Stephanie knew the kind of Riesling she liked. It was sitting right in front of her. The man she loved made it.

Polish Hill Riesling, even before I met Jeff, was just one of my all-time favorite wines. I just loved that wine and I knew that it was unattainable to match,” she says. “But I always thought I could give his Watervale Riesling a run for his money. And I still do.”

If Polish Hill Riesling delivers a singular, subregional expression — a coiled energy, essence of lime, spice — then Riesling from the Watervale subregion to the south is quietly deceptive, all joyously citrussy, blossom, chalk, fennel, with an enduring steely resolve at its core.

As Stephanie’s Mount Horrocks Watervale Riesling began to get noticed, her ability as a winemaker came under scrutiny.

“The number of times I’ve heard, ‘Yeah, Jeffrey Grosset really makes the wine,’” she says. “I just shrug it off. It doesn’t bother me to be honest. I know what I do. He knows what I do.”

Sharing the same winery, complete with his and her presses, might have fuelled the mistaken idea that Stephanie wasn’t the winemaker.

She was new to mucking around with grapes, but while she steadied herself at the start with Jeffrey employed as her consultant, his role was redundant as she gained confidence in her own abilities. Maybe that’s why Shiraz provided such a circuit breaker. Jeffrey had never ventured down the Shiraz path, preferring to look to other grapes for his inspiration. In choosing to make a Shiraz, there could be no confusion, no comparison with Jeffrey.

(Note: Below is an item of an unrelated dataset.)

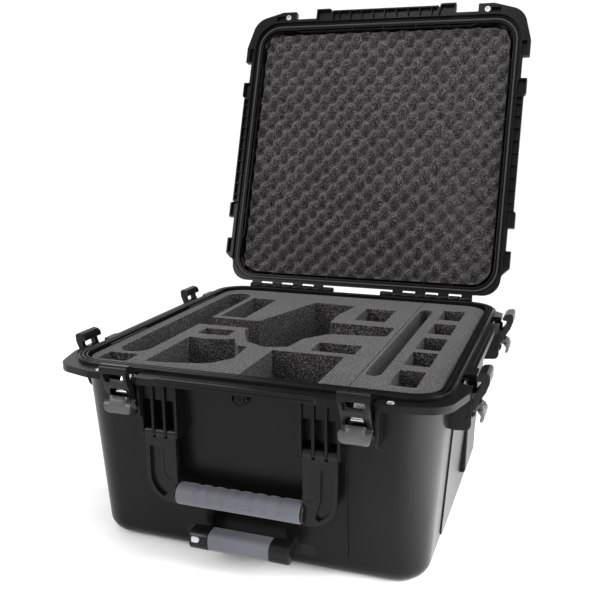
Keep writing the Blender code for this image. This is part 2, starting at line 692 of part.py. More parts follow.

Stephanie produced her first Shiraz in 1996. The style was all elegance, a deliberate move away from the pervasive boldness of Aussie Shiraz at the time, incorporating a portion of whole bunches with a dressing of French oak. Recognition came quickly. So, too, critical success for her sweetly defined Cordon Cut Riesling; the cordon cut involves cutting the cane that holds the grape bunch. The remaining fruit becomes concentrated and produces an intense, luscious wine.  

And, yes, her Watervale Riesling was critically acclaimed, too.

Today, he delivers his wine. She delivers hers. Competition between the two?

“That’s not the competition I’m in,” says Jeffrey.